Rachel Lee Hovnanian comments, “The way we perceive the world and connect with each other today has been deeply altered by the recent social distancing imposed by the global pandemic as well as the polarized nature of today’s political and cultural systems, which cemented the dominance of technology and alienation over faith and communal experiences. Angels Listening offers a space that transforms hundreds of silenced voices into a chorus of confessions, demonstrating the liberation associated with catharsis and the sanctity of meditative environments in moments of shared isolation.”   Hovnanian’s multidisciplinary practice spans from photography, video, sculpture, painting, and installation, delving into the social codes surrounding femininity and gender relations, as well as broader value systems and the means by which we formulate our public selves. Questioning the role of art in today’s society, Hovnanian’s work navigates the post-internet world, investigating contemporary notions of narcissism, obsession and intimacy, and alienating addiction to modern technological devices and media. Her installations establish surreal and immersive environments that challenge viewers to examine their own cultural values. After living and working in Italy for part of each year of the past decade, Hovnanian comes to Venice with her most intimate exhibition to date, releasing the transformative power of our inner selves.

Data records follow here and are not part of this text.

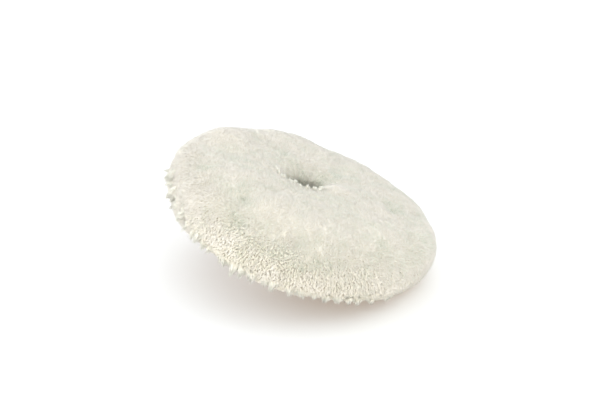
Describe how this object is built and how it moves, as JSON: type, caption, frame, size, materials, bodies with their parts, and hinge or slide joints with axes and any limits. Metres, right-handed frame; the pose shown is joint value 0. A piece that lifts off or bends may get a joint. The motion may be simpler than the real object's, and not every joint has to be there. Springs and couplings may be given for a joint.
{
  "type": "wool polishing pad on backing plate",
  "caption": "Round cut-pile wool polishing pad with a centre hole, held by hook and loop on a ribbed backing plate with foam and a riveted, threaded steel hub.",
  "frame": {"origin": "centre of the hub's seating face, the lowest face, on the spindle axis", "axes": "+Z along the spindle axis from the hub towards the wool face, +X through a corner of the hub's hexagon"},
  "size_m": [0.152, 0.152, 0.057],
  "materials": {
    "wool": "cut wool pile, off-white",
    "canvas": "woven natural canvas",
    "latex": "cured latex coat",
    "loop": "brushed loop cloth, white",
    "thread": "twisted polyester thread",
    "hook": "moulded hook tape, black",
    "foam": "open-cell foam, dark grey",
    "plate": "moulded nylon, black, lightly textured",
    "steel": "zinc-plated turned steel",
    "rivet": "plated rivet steel"
  },
  "bodies": {
    "plate": {"threaded_hub": "steel", "hub_rivets": "rivet", "backing_plate": "plate", "reinforcing_disc": "steel", "foam_cushion": "foam", "hook_disc": "hook"},
    "pad": {"loop_cloth": "loop", "latex_coat": "latex", "tufted_canvas": "canvas", "edge_stitching": "thread", "wool_face": "wool", "wool_rim": "wool"}
  },
  "joints": [
    {"name": "pad_release", "type": "slide", "parent": "plate", "child": "pad", "axis": [0, 0, 1], "range_m": [0, 0.06]}
  ]
}
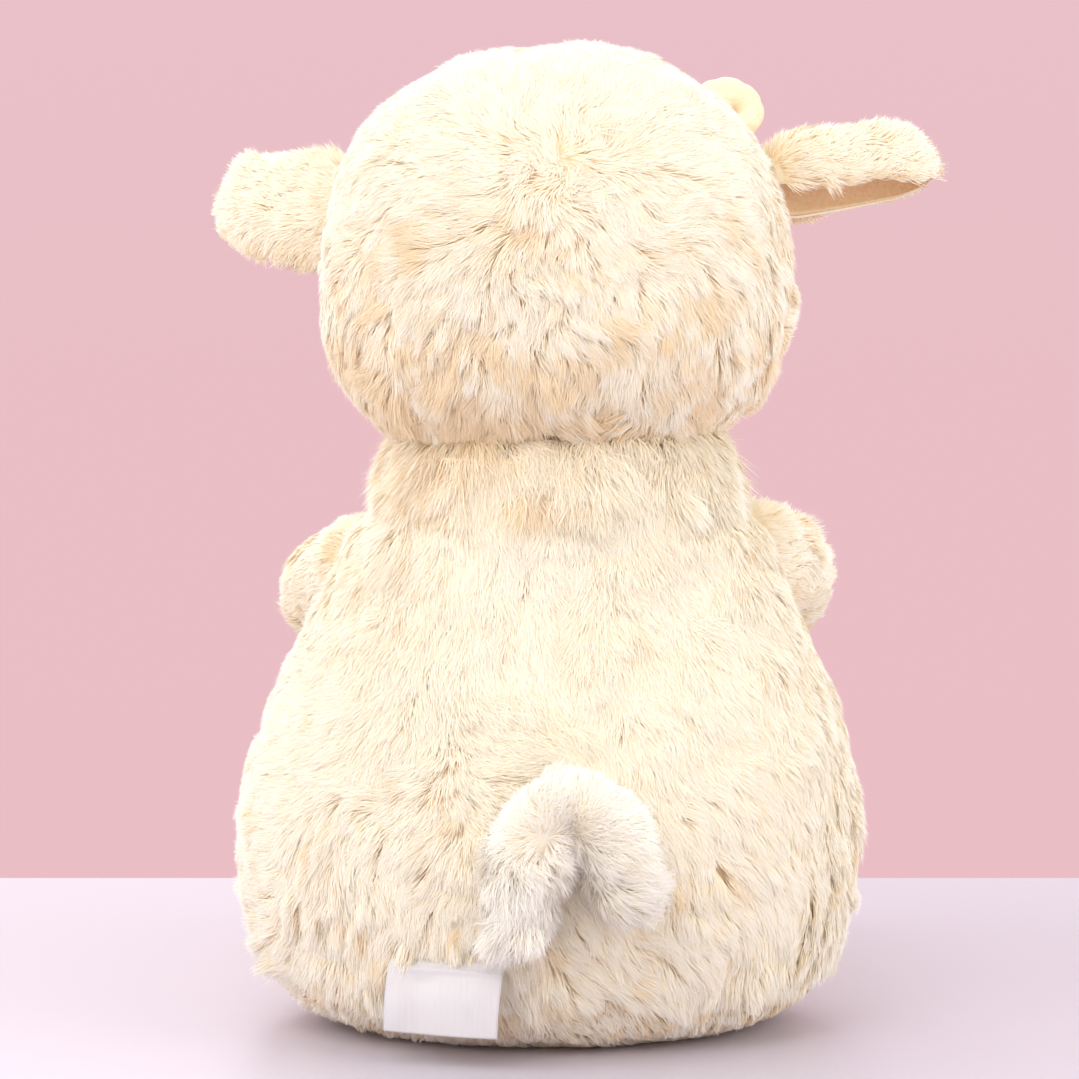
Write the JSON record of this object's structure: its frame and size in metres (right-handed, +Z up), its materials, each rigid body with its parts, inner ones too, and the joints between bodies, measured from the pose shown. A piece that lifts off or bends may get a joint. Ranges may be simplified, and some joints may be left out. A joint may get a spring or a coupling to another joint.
{
  "type": "plush sheep toy",
  "caption": "Seated plush sheep: fur cloth body, head, arms, legs, ears and tail over fibre filling, with a smooth face, horns and hooves.",
  "frame": {"origin": "centre of the flat rest face under the base panel", "axes": "+Z up through the head, -Y the way the toy's body faces, +X the toy's left"},
  "size_m": [0.2212, 0.2548, 0.2931],
  "materials": {
    "fur_cloth": "matte",
    "tail_fur": "matte",
    "smooth_cloth": "matte",
    "horn_cloth": "matte",
    "fibre_filling": "matte",
    "pellets": "matte",
    "thread": "satin",
    "eye_plastic": "gloss",
    "washer_plastic": "matte",
    "label_satin": "satin"
  },
  "bodies": {
    "torso": {"body_back_left": "fur_cloth", "body_back_right": "fur_cloth", "body_belly": "fur_cloth", "base_panel": "fur_cloth", "body_stuffing": "fibre_filling", "pellet_bag": "pellets"},
    "neck": {"neck_seam_thread": "thread"},
    "head": {"head_back_left": "fur_cloth", "head_back_right": "fur_cloth", "face_panel": "smooth_cloth", "head_stuffing": "fibre_filling", "muzzle_cover": "smooth_cloth", "muzzle_stuffing": "fibre_filling", "nose": "thread", "mouth_stitch": "thread", "eye_left": "eye_plastic", "eye_washer_left": "washer_plastic", "horn_cover_left": "horn_cloth", "horn_stuffing_left": "fibre_filling", "eye_right": "eye_plastic", "eye_washer_right": "washer_plastic", "horn_cover_right": "horn_cloth", "horn_stuffing_right": "fibre_filling"},
    "tail": {"tail_cover": "tail_fur", "tail_stuffing": "fibre_filling"},
    "label": {"care_label": "label_satin"},
    "ear_left": {"ear_outer_left": "fur_cloth", "ear_lining_left": "smooth_cloth"},
    "arm_left": {"arm_cover_left": "fur_cloth", "arm_hoof_left": "smooth_cloth", "arm_stuffing_left": "fibre_filling"},
    "leg_left": {"leg_cover_left": "fur_cloth", "leg_hoof_left": "smooth_cloth", "leg_stuffing_left": "fibre_filling"},
    "ear_right": {"ear_outer_right": "fur_cloth", "ear_lining_right": "smooth_cloth"},
    "arm_right": {"arm_cover_right": "fur_cloth", "arm_hoof_right": "smooth_cloth", "arm_stuffing_right": "fibre_filling"},
    "leg_right": {"leg_cover_right": "fur_cloth", "leg_hoof_right": "smooth_cloth", "leg_stuffing_right": "fibre_filling"}
  },
  "joints": [
    {"name": "neck_nod", "type": "hinge", "parent": "torso", "child": "neck", "pos_m": [-0.003, 0, 0.146], "axis": [0.9872, -0.1387, -0.0785], "range_deg": [-8, 8], "stiffness_Nm_per_rad": 0.5},
    {"name": "neck_turn", "type": "hinge", "parent": "neck", "child": "head", "pos_m": [-0.003, 0, 0.146], "axis": [-0.04, 0, 0.9992], "range_deg": [-25, 25], "stiffness_Nm_per_rad": 0.3},
    {"name": "ear_left_flap", "type": "hinge", "parent": "head", "child": "ear_left", "pos_m": [0.06779, -0.04431, 0.23968], "axis": [-0.5864, -0.8092, 0.0368], "range_deg": [-20, 20], "stiffness_Nm_per_rad": 0.01},
    {"name": "ear_right_flap", "type": "hinge", "parent": "head", "child": "ear_right", "pos_m": [-0.07749, -0.02388, 0.25123], "axis": [0.3406, -0.9395, -0.0368], "range_deg": [-20, 20], "stiffness_Nm_per_rad": 0.01},
    {"name": "arm_left_swing", "type": "hinge", "parent": "torso", "child": "arm_left", "pos_m": [0.0546, -0.046, 0.1295], "axis": [1, 0, 0], "range_deg": [-30, 4], "stiffness_Nm_per_rad": 0.1},
    {"name": "arm_right_swing", "type": "hinge", "parent": "torso", "child": "arm_right", "pos_m": [-0.0594, -0.046, 0.133], "axis": [1, 0, 0], "range_deg": [-30, 4], "stiffness_Nm_per_rad": 0.1},
    {"name": "leg_left_swing", "type": "hinge", "parent": "torso", "child": "leg_left", "pos_m": [0.043, -0.0775, 0.027], "axis": [1, 0, 0], "range_deg": [-25, 0], "stiffness_Nm_per_rad": 0.1},
    {"name": "leg_right_swing", "type": "hinge", "parent": "torso", "child": "leg_right", "pos_m": [-0.043, -0.0775, 0.027], "axis": [1, 0, 0], "range_deg": [-25, 0], "stiffness_Nm_per_rad": 0.1},
    {"name": "tail_wag", "type": "hinge", "parent": "torso", "child": "tail", "pos_m": [-0.006, 0.0795, 0.077], "axis": [0, 1, 0], "range_deg": [-20, 20], "stiffness_Nm_per_rad": 0.01},
    {"name": "label_flap", "type": "hinge", "parent": "torso", "child": "label", "pos_m": [0.029, 0.0737, 0.031], "axis": [0.9305, -0.3662, 0], "range_deg": [0, 60], "stiffness_Nm_per_rad": 0.0002}
  ]
}
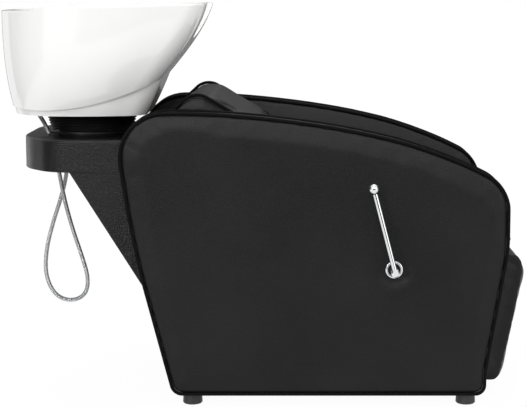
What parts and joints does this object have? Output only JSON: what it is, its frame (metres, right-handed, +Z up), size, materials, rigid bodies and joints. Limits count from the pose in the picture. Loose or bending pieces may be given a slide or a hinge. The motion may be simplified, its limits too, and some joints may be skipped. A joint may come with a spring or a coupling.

Rachel Lee Hovnanian is a New York-and Miami-based artist whose multidisciplinary practice explores the complexities of modern feminism, cultural ideals regarding physical perfection, and the psychological effects of new media and technology. Born in Parkersburg, West Virginia, and raised in Houston, Texas, she received her BFA from the University of Texas, Austin, and completed postgraduate studies at the Parsons School of Design in New York. Recently, Hovnanian has been the subject of several solo exhibitions in Italy, where she has lived and worked for several months every year for the past decade. These include a one-woman museum show at the Palazzo Mediceo di Seravezza (2019), a large-scale installation at the Church of San Cristoforo in Lucca (2020), as well as an exhibition in Pisa at the Church of Santa Maria della Spina in 2021. With The Women’s Trilogy Project, a three-part solo presentation at Leila Heller Gallery (her representation since 2006) in 2018, Hovnanian became one of the only female artists to be given three consecutive exhibitions at a New York gallery. She has exhibited internationally in solo exhibitions in the United States, Asia, Europe, and the Middle East, at venues including Leila Heller Gallery, New York and Dubai; Pechersky Gallery, Moscow; Joyce Gallery, Beijing; and Fundación Pons, Barcelona. Her work has been included in group exhibitions at the United States Embassy in Budapest, Hungary; Parasol Unit Foundation, London; Des Moines Art Center, Des Moines; Imago Galleries, Palm Springs; Manarat Al Saadiyat, Abu Dhabi; Loretta Howard Gallery, New York (curated by Beth Rudin DeWoody); and at the Nassau County Museum of Art, Roslyn Harbor; among other venues. Hovnanian’s work resides in numerous private and public collections, including the Multimedia Art Museum, the Moscow Collection, the collections of the Royal Family of Dubai, the Mallin Collection, the collection of Lily Safra, the collection of Darren Walker, the corporate collections of AT&T, Dior, Graff Diamonds, TD Bank, and the 21c Museum Hotels Collection.